The problem
Restate the opening lines of the material below word for word, stopping after the line that contains "back_screws(cover_posts, plate_front - 0.2, cover_back".

Data extract

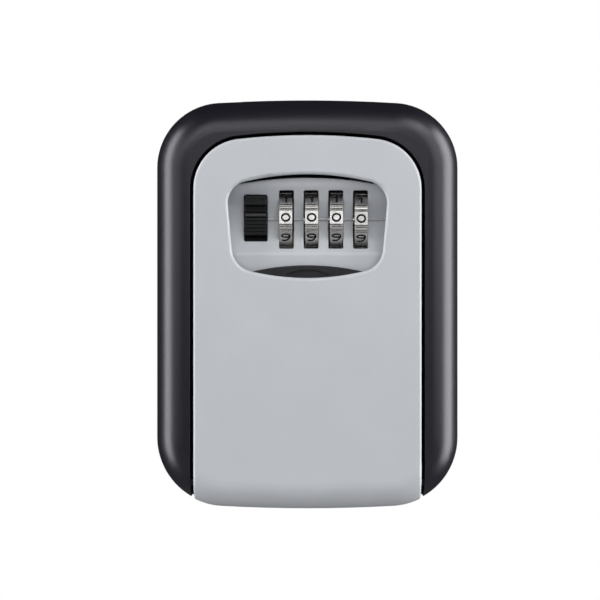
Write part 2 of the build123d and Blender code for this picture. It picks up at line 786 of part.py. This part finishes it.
# ---------------------------------------------------------------- lock cover
with BuildPart() as lock_cover:
    block(-cover_half_width, cover_half_width, cover_back, plate_back, cover_bottom, cover_top)
    fillet(lock_cover.edges().filter_by(Axis.Y), cover_corner)
    fillet(lock_cover.faces().sort_by(Axis.Y)[-1].edges(), cover_edge_round)
    with BuildSketch(wall_plane(cover_back + cover_wall)):
        with Locations((0, (cover_bottom + cover_top) / 2)):
            RectangleRounded(
                2 * (cover_half_width - cover_wall), cover_top - cover_bottom - 2 * cover_wall,
                cover_corner - cover_wall,
            )
        with Locations(*cover_posts):
            Circle(post_radius, mode=Mode.SUBTRACT)
    extrude(amount=plate_back - cover_back, mode=Mode.SUBTRACT)
    rods(cover_posts, cover_back, cover_back + screw_head_height + 0.1,
         screw_head_radius + 0.1, Mode.SUBTRACT)
    rods(cover_posts, cover_back, plate_back, screw_radius + 0.1, Mode.SUBTRACT)
    # slots for the latch nose and for the reset nub
    nose_slot = nose_half_width + 0.5
    block(-nose_slot, nose_slot, latch_back - 0.4, latch_front + 0.4,
          cover_top - 2, cover_top + 1, Mode.SUBTRACT)
    block(nub_left - finger_play, nub_right + reset_travel + finger_play, cover_back - 1,
          cover_back + cover_wall + 1, bar_low - 0.2, bar_high + 0.2, Mode.SUBTRACT)
finish(lock_cover.part, "lock_cover")
back_screws(cover_posts, plate_front - 0.2, cover_back + screw_head_height + 0.1, "cover_screws")

# ---------------------------------------------------------------- open button, latch and springs
with BuildPart() as latch_plate:
    button_left = button_x - button_width / 2
    button_right = button_x + button_width / 2
    block(button_left, button_right, latch_back, latch_front, latch_arm_foot, latch_bar_top)
    block(
        button_left, latch_bar_right, latch_back, latch_front, latch_bar_bottom, latch_bar_top
    )
    block(-nose_half_width, nose_half_width, latch_back, latch_front, latch_bar_top, latch_tip)
    for wheel_x in wheel_places:
        fence_x = cam_left(wheel_x) + cam_width / 2
        block(
            fence_x - fence_half_width, fence_x + fence_half_width, latch_back, latch_front,
            fence_foot, latch_bar_bottom,
        )
    tip_edge = latch_plate.edges().filter_by(Axis.X).group_by(Axis.Z)[-1].sort_by(Axis.Y)[0]
    chamfer(tip_edge, nose_bevel)
    with BuildSketch(Plane.XY.offset(latch_arm_foot)) as stud:
        with Locations((button_x, -spring_depth)):
            Circle(spring_pin_radius)
    extrude(stud.sketch, amount=-spring_pin_length)
    rods(rivet_places, latch_back, latch_front, rivet_radius, Mode.SUBTRACT)
finish(latch_plate.part, "latch_plate")

ridge_places = [(button_face, ridge_start + index * ridge_pitch) for index in range(ridge_count)]
crest_places = [(button_crest - 0.05, z) for z in crest_lines]
button_outline = [
    (latch_front, button_bottom), (button_face - button_toe, button_bottom),
    (button_face, button_bottom + button_toe), (button_face, thumb_bottom),
]
with BuildLine() as button_edge:
    Polyline(*button_outline)
    ThreePointArc((button_face, thumb_bottom), (thumb_floor, thumb_middle), (button_crest, thumb_top))
    Line((button_crest, thumb_top), (button_crest, crest_top))
    Line((button_crest, crest_top), (button_crest - crest_bevel, button_top))
    Line((button_crest - crest_bevel, button_top), (latch_front, button_top))
    Line((latch_front, button_top), (latch_front, button_bottom))
with BuildPart() as open_button:
    with BuildSketch(side_plane(button_right)) as button_side:
        make_face(button_edge.edges())
        with Locations(*(ridge_places + crest_places)):
            Circle(ridge_radius)
    extrude(button_side.sketch, amount=button_width)
    rods(rivet_places, latch_front, latch_front + rivet_length + 0.1, rivet_radius, Mode.SUBTRACT)
finish(open_button.part, "open_button")

with BuildPart() as button_rivets:
    rods(rivet_places, latch_back, latch_front + rivet_length, rivet_radius)
    rods(rivet_places, latch_back - rivet_head_height, latch_back, rivet_head_radius)
    fillet(button_rivets.faces().sort_by(Axis.Y)[-1].edges(), 0.4)
    fillet(button_rivets.faces().sort_by(Axis.Y)[-1].edges(), 0.4)
finish(button_rivets.part, "button_rivets")

spring_low = seat_top + spring_wire
spring_high = latch_arm_foot - spring_wire
with BuildPart() as lever_spring:
    with BuildLine():
        coil = Helix(
            pitch=(spring_high - spring_low) / spring_turns, height=spring_high - spring_low,
            radius=spring_radius, center=(button_x, -spring_depth, spring_low),
        )
    with BuildSketch(Plane(origin=coil @ 0, z_dir=coil % 0)):
        Circle(spring_wire)
    sweep()
finish(lever_spring.part, "lever_spring")
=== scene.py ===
import json
import math

import bpy
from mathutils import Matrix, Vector


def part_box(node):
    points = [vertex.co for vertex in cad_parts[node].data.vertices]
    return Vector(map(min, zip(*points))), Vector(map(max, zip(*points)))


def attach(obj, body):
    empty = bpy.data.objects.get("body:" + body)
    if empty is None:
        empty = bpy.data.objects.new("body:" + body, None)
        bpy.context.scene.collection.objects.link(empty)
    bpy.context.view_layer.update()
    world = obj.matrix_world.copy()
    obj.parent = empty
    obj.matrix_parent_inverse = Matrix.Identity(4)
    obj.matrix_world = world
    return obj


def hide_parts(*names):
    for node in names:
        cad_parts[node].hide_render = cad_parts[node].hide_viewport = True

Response
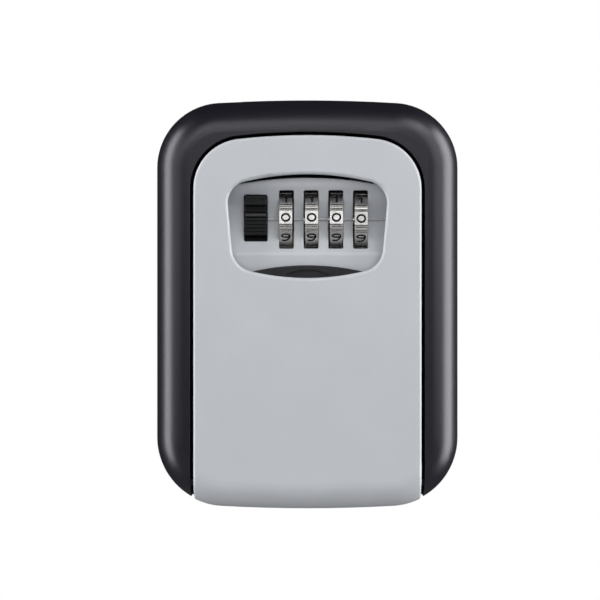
Write part 2 of the build123d and Blender code for this picture. It picks up at line 786 of part.py. This part finishes it.
# ---------------------------------------------------------------- lock cover
with BuildPart() as lock_cover:
    block(-cover_half_width, cover_half_width, cover_back, plate_back, cover_bottom, cover_top)
    fillet(lock_cover.edges().filter_by(Axis.Y), cover_corner)
    fillet(lock_cover.faces().sort_by(Axis.Y)[-1].edges(), cover_edge_round)
    with BuildSketch(wall_plane(cover_back + cover_wall)):
        with Locations((0, (cover_bottom + cover_top) / 2)):
            RectangleRounded(
                2 * (cover_half_width - cover_wall), cover_top - cover_bottom - 2 * cover_wall,
                cover_corner - cover_wall,
            )
        with Locations(*cover_posts):
            Circle(post_radius, mode=Mode.SUBTRACT)
    extrude(amount=plate_back - cover_back, mode=Mode.SUBTRACT)
    rods(cover_posts, cover_back, cover_back + screw_head_height + 0.1,
         screw_head_radius + 0.1, Mode.SUBTRACT)
    rods(cover_posts, cover_back, plate_back, screw_radius + 0.1, Mode.SUBTRACT)
    # slots for the latch nose and for the reset nub
    nose_slot = nose_half_width + 0.5
    block(-nose_slot, nose_slot, latch_back - 0.4, latch_front + 0.4,
          cover_top - 2, cover_top + 1, Mode.SUBTRACT)
    block(nub_left - finger_play, nub_right + reset_travel + finger_play, cover_back - 1,
          cover_back + cover_wall + 1, bar_low - 0.2, bar_high + 0.2, Mode.SUBTRACT)
finish(lock_cover.part, "lock_cover")
back_screws(cover_posts, plate_front - 0.2, cover_back + screw_head_height + 0.1, "cover_screws")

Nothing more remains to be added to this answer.